JOB -
Copy exactly, please, the lines of the data from its start through the line containing "const seamGap = 0.3;".

INFORMATION SUPPLIED -
****

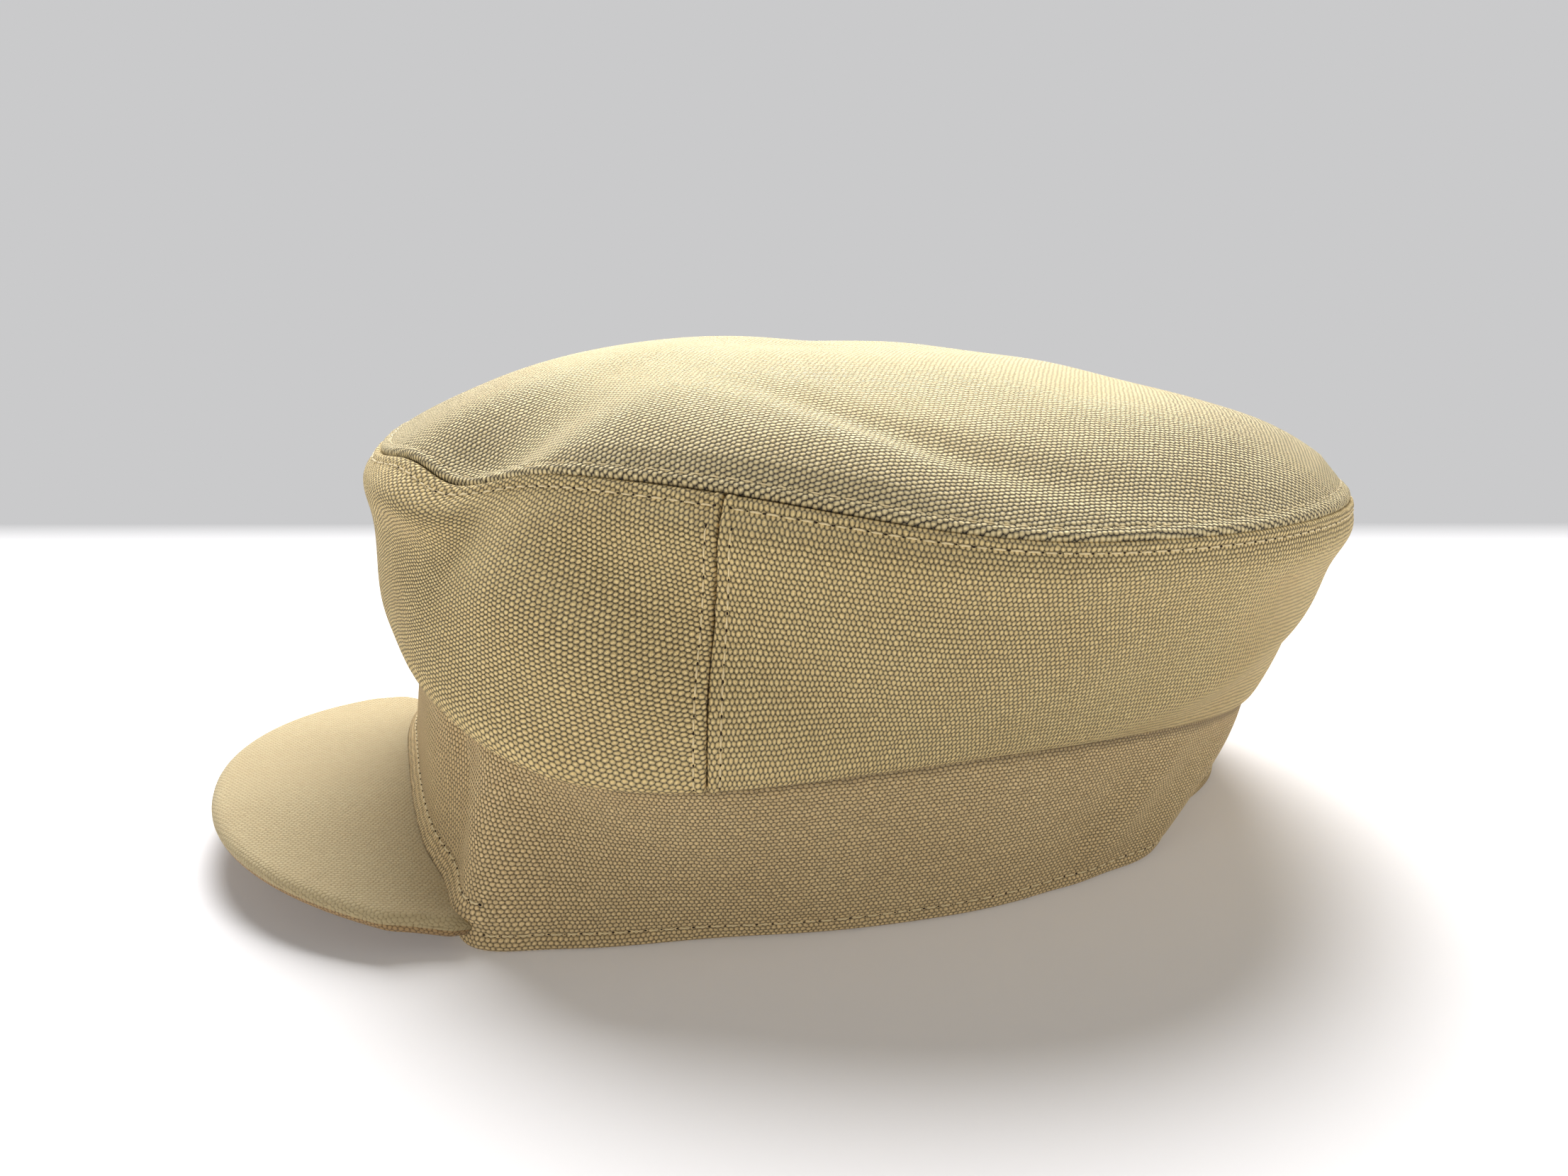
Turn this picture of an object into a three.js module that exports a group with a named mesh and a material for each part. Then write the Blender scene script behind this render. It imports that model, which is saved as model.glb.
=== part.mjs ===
// A peaked cap of stout cotton cloth, standing by itself on the hem of its band.
// A domed top panel is sewn to a front and a back crown panel, which meet in a seam at each side.
// The crown is sewn to a lower band, and a short stiffened peak is sewn to the front of the band.
// Millimetres, +Z up. The peak points along -Y and the wearer's left is +X.
// The origin lies on the surface that the cap stands on, under the middle of the whole cap.

import * as THREE from "three";
import { mergeVertices } from "three/addons/utils/BufferGeometryUtils.js";

// Thickness of the cloth walls, and the gap that sewn edges keep between them
const clothThickness = 2.0;
const seamGap = 0.3;

// The rings that the cloth hangs between. Each is a squared oval round a middle on the Y axis.
// Heights are given at its front, side and back, and as a rise halfway between those places.
const rings = {
  hem: {
    halfWidth: 79, front: 94.5, back: 108, squareFront: 4, squareBack: 1.95, middle: 0,
    zFront: 0, zSide: 0, zBack: 0, frontRise: 0, backRise: 0,
  },
  bandTop: {
    halfWidth: 83.5, front: 89.5, back: 114.3, squareFront: 3, squareBack: 1.95, middle: 0,
    zFront: 45, zSide: 34.3, zBack: 18.9, frontRise: -4.5, backRise: -0.9,
  },
  topSeam: {
    halfWidth: 102.5, front: 117.6, back: 107.1, squareFront: 1.92, squareBack: 2.04, middle: 19,
    zFront: 85.2, zSide: 77.5, zBack: 72, frontRise: 3.4, backRise: 0.6,
  },
};

// Angles run from the front towards the wearer's left. The side seams stand at these angles
// on the band's top and, a little further forward, on the seam round the top panel.
const sideSeamAtBand = 60;
const sideSeamAtTop = 51.9;

// The crown's lower edge rolls out over the band, most at the front, and its wall bellies.
const rollFront = 7.6;
const rollBack = 1.3;
const rollHeight = 0.035;
const belly = 3.2;
const shoulder = { height: 0.88, spread: 0.09, out: 2.2 };

// The dome of the top panel: its rise over the seam, fullness, and middle behind the band's
const dome = {
  rise: 25.8, fullFront: 2.85, fullBack: 2.95, middle: 9.6, base: 78.9, rimLand: 3.2,
  rimFree: 0.06, poleFree: 0.2, dentFade: 3,
};

// The peak: the front of an oval plate, cut off at the band's front corners and arched from side
// to side. Its inner edge seats on the band's wall a little over the hem.
const peak = {
  halfWidth: 78, ovalMiddle: -44.8, front: -137, square: 2.14, cornerX: 66.6, cornerAngle: 36,
  thickness: 4, zCorner: 6, zTip: 11, bevel: 1.3, cornerPull: 0.6, cornerShare: 0.9,
  overHem: 2.2, seatHeight: 0.1, seatSpread: 0.05,
};

// Under the peak the hem lifts off the surface in a low arch
const hemArch = 4;

// Dents pushed into the seam round the top panel. Angle and spread in degrees.
const seamDents = [
  { name: "flattened quarter", angle: 51, spread: 24, out: -8.7, up: 3.4 },
  { name: "straight run", angle: 12, spread: 6, out: -2.2, up: 1.2 },
  { name: "pinch", angle: 24.5, spread: 5, out: -3, up: -1.6 },
  { name: "dip in front of the pinch", angle: 18, spread: 4.2, out: -0.4, up: -3.7 },
  { name: "sagging front", angle: -4, spread: 12, out: -1.2, up: -0.9 },
  { name: "far corner", angle: -34, spread: 14, out: 1.2, up: 0 },
];

// Folds of each cloth wall. Height is a share of the wall's height, and slant is how many
// degrees the fold moves round for each share of the height.
const crownFolds = [
  { name: "groove under the pinch", angle: 29, height: 0.86, spread: 6, reach: 0.2, slant: 30, out: -3 },
  { name: "shelf in front of it", angle: 16, height: 0.82, spread: 9, reach: 0.11, slant: 40, out: 2.4 },
  { name: "front hollow", angle: 0, height: 0.5, spread: 24, reach: 0.2, slant: 0, out: -1.1 },
  { name: "front roll", angle: 43, height: 0.5, spread: 10, reach: 0.36, slant: -55, out: 2.6 },
  { name: "hollow behind it", angle: 55, height: 0.62, spread: 8, reach: 0.33, slant: -45, out: -2.4 },
  { name: "back crease", angle: 125, height: 0.25, spread: 9, reach: 0.24, slant: 70, out: 2.2 },
  { name: "back hollow", angle: 141, height: 0.3, spread: 9, reach: 0.28, slant: 60, out: -2 },
  { name: "far roll", angle: -42, height: 0.45, spread: 13, reach: 0.4, slant: 40, out: 2 },
  { name: "far hollow", angle: -60, height: 0.6, spread: 12, reach: 0.36, slant: 35, out: -1.8 },
  { name: "far back roll", angle: -128, height: 0.35, spread: 14, reach: 0.33, slant: -45, out: 1.8 },
];
const bandFolds = [
  { name: "front corner ridge", angle: 38, height: 0.2, spread: 5.5, reach: 0.75, slant: -3, out: 4.6 },
  { name: "hollow behind it", angle: 53, height: 0.3, spread: 10, reach: 0.75, slant: -16, out: -4 },
  { name: "side swell", angle: 98, height: 0, spread: 24, reach: 0.75, slant: 0, out: 2.4 },
  { name: "back ridge", angle: 136, height: 0.35, spread: 7, reach: 0.75, slant: 26, out: 2.2 },
  { name: "back recess", angle: 150, height: 0.3, spread: 8, reach: 0.75, slant: 24, out: -4.2 },
  { name: "far corner ridge", angle: -38, height: 0.2, spread: 6.5, reach: 0.75, slant: 3, out: 3.8 },
  { name: "far hollow", angle: -55, height: 0.3, spread: 12, reach: 0.75, slant: 12, out: -3 },
];
const topFolds = [
  { name: "groove from the pinch", angle: 23, height: 0.91, spread: 6, reach: 0.12, slant: -20, out: -3 },
  { name: "swell behind it", angle: 36, height: 0.86, spread: 8, reach: 0.13, slant: 0, out: 1.6 },
  { name: "first side swell", angle: 53, height: 0.9, spread: 7, reach: 0.1, slant: 0, out: 1.8 },
  { name: "second side swell", angle: 67, height: 0.9, spread: 6, reach: 0.1, slant: 0, out: 1.8 },
  { name: "slanting crease", angle: 79, height: 0.8, spread: 7, reach: 0.12, slant: 160, out: -1.6 },
  { name: "full back", angle: 158, height: 0.87, spread: 30, reach: 0.13, slant: 0, out: 3.6 },
];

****

SOLUTION TO THIS PROBLEM -
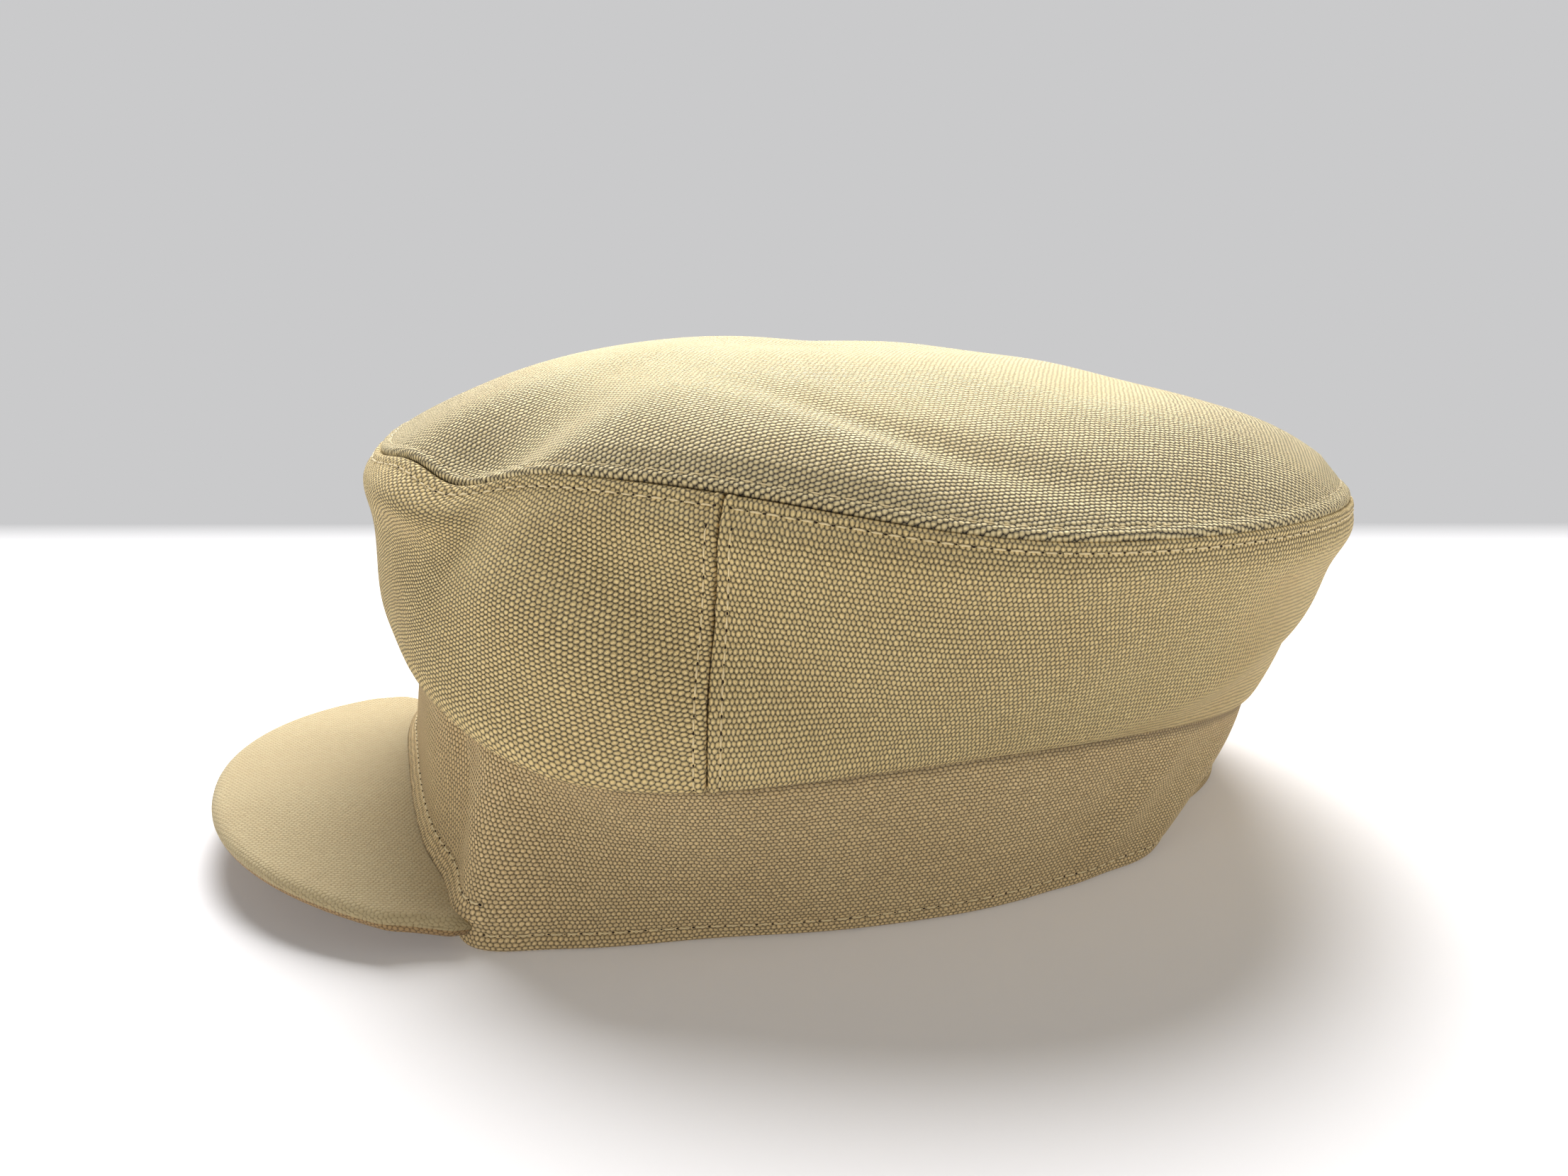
Turn this picture of an object into a three.js module that exports a group with a named mesh and a material for each part. Then write the Blender scene script behind this render. It imports that model, which is saved as model.glb.
=== part.mjs ===
// A peaked cap of stout cotton cloth, standing by itself on the hem of its band.
// A domed top panel is sewn to a front and a back crown panel, which meet in a seam at each side.
// The crown is sewn to a lower band, and a short stiffened peak is sewn to the front of the band.
// Millimetres, +Z up. The peak points along -Y and the wearer's left is +X.
// The origin lies on the surface that the cap stands on, under the middle of the whole cap.

import * as THREE from "three";
import { mergeVertices } from "three/addons/utils/BufferGeometryUtils.js";

// Thickness of the cloth walls, and the gap that sewn edges keep between them
const clothThickness = 2.0;
const seamGap = 0.3;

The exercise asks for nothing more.